We commit to making mortgage loans to our homebuyers through our mortgage financing subsidiary, Standard Pacific Mortgage.  Standard Pacific Mortgage sells substantially all of the loans it originates in the secondary mortgage market and finances these loans under its mortgage credit facility for a short period of time (typically for 30 to 45 days), as investors complete their administrative review of applicable loan documents.  Mortgage loans in process for which interest rates were committed to borrowers totaled approximately $53.9 million at June 30, 2012 and carried a weighted average interest rate of approximately 3.7%.  Interest rate risks related to these obligations are mitigated through the preselling of loans to investors.  As of June 30, 2012, Standard Pacific Mortgage had approximately $70.6 million in closed mortgage loans held for sale and $55.7 million of mortgage loans that we were committed to sell to investors subject to our funding of the loans and completion of the investors’ administrative review of the applicable loan documents.

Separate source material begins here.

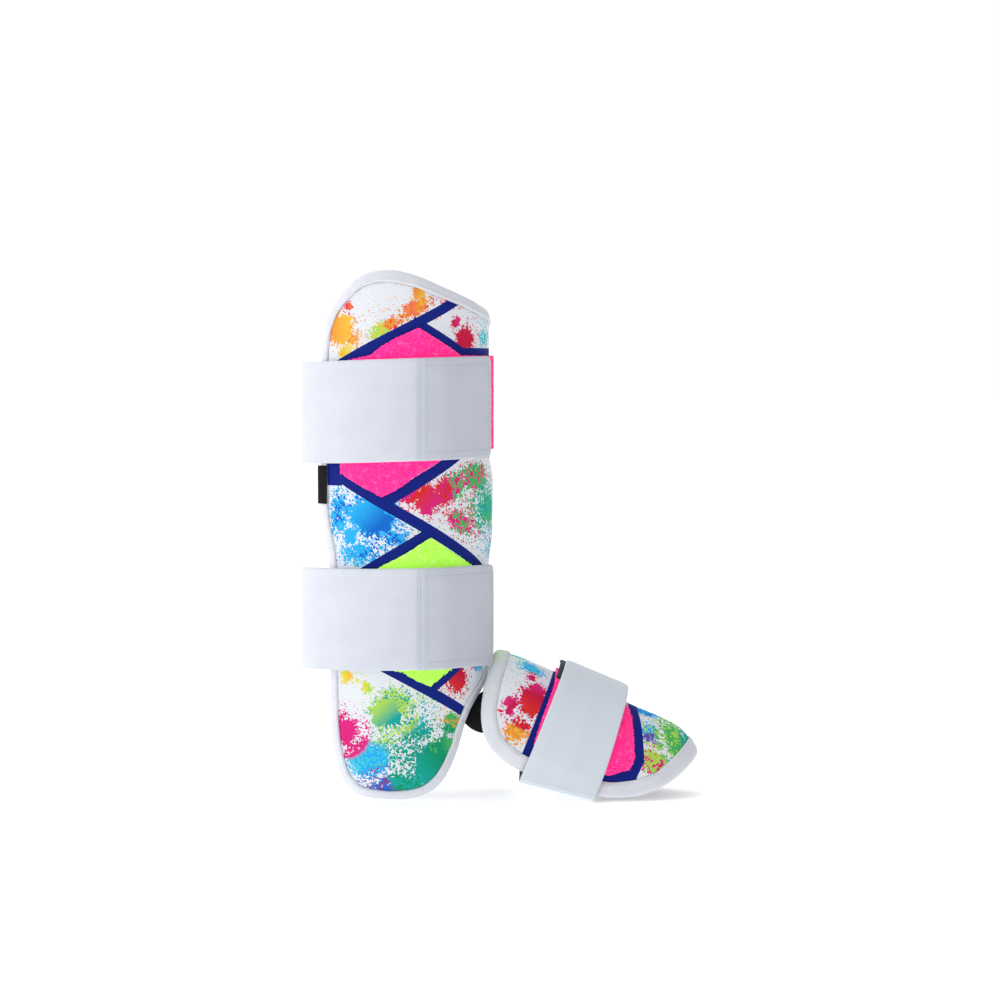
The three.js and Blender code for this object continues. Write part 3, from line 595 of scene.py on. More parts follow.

Standard Pacific Mortgage sells substantially all of the loans it originates in the secondary mortgage market, with servicing rights released on a non-recourse basis.  This sale is subject to Standard Pacific Mortgage’s obligation to repay its gain on sale if the loan is prepaid by the borrower within a certain time period following such sale, or to repurchase the loan if, among other things, the purchaser’s underwriting guidelines are not met, or there is fraud in connection with the loan.  As of June 30, 2012, we had incurred an aggregate of $9.1 million in losses related to loan repurchases and make-whole payments we had been required to make on the $6.8 billion total dollar value of the loans we originated from the beginning of 2004 through the second quarter of 2012.  During the three months ended June 30, 2012 and 2011, Standard Pacific Mortgage recorded loan loss reserves related to loans sold of $0.3 million and $1.4 million, respectively, and during the six months ended June 30, 2012 and 2011, Standard Pacific Mortgage recorded loan loss reserves related to loans sold of $0.6 million and $2.6 million, respectively.  As of June 30, 2012, Standard Pacific Mortgage had repurchase reserves related to loans sold of approximately $3.0 million.  In addition, during the six months ended June 30, 2012 and 2011, Standard Pacific Mortgage made make-whole payments totaling approximately $0.6 million related to four loans and $1.0 million related to seven loans, respectively.

Mortgage loans held for investment are continually evaluated for collectability and, if appropriate, specific reserves are established based on estimates of collateral value.  As of June 30, 2012, Standard Pacific Mortgage had $13.8 million of loans held for investment that had a loan loss reserve of approximately $4.3 million.  During the six months ended June 30, 2012 and 2011, Standard Pacific Mortgage recorded loan loss reserves related to loans held for investment of $0.4 million and $0.1 million, respectively.

e.     Insurance and Litigation Accruals

Insurance and litigation accruals are established with respect to estimated future claims cost.  We maintain general liability insurance designed to protect us against a portion of our risk of loss from construction-related claims.  We also generally require our subcontractors and design professionals to indemnify us for liabilities arising from their work, subject to various limitations.  However, such indemnity is significantly limited with respect to subcontractors added to our general liability insurance policy.  We record reserves to cover our estimated costs of self-insured retentions and deductible amounts under these policies and estimated costs for claims that may not be covered by applicable insurance or indemnities.  Our total insurance and litigation accruals as of June 30, 2012 and December 31, 2011 were $53.6 million and $55.8 million, respectively, which are included in accrued liabilities in the accompanying condensed consolidated balance sheets.  Estimation of these accruals include consideration of our claims history, including current claims, estimates of claims incurred but not yet reported, and potential for recovery of costs from insurance and other sources.  We utilize the services of an independent third party actuary to assist us with evaluating the level of our insurance and litigation accruals.  Because of the high degree of judgment required in determining these estimated accrual amounts, actual future claim costs could differ from our currently estimated amounts.

f.     Restructuring Costs

During 2008 we initiated a restructuring plan designed to reduce ongoing overhead costs and improve operating efficiencies through the consolidation of selected divisional offices, the disposal of related property and equipment, and a reduction in our workforce as a result of our operations having been impacted by weak housing demand in substantially all of our markets.  During the six months ended June 30, 2011, we recorded $0.6 million of homebuilding restructuring charges, which are included in selling, general and administrative expenses in the accompanying condensed consolidated statements of operations, related to employee severance costs incurred in connection with further adjusting our workforce to align with lower sales volume. We did not incur any restructuring charges in the six months ended June 30, 2012.  The total amount of restructuring charges incurred from January 1, 2008 through June 30, 2012 was $48.7 million, of which $30.7 million related to employee severance costs, $13.7 million related to lease termination and other exit costs and $4.3 million related to property and equipment disposals.  We believe that our restructuring activities are substantially complete as of June 30, 2012.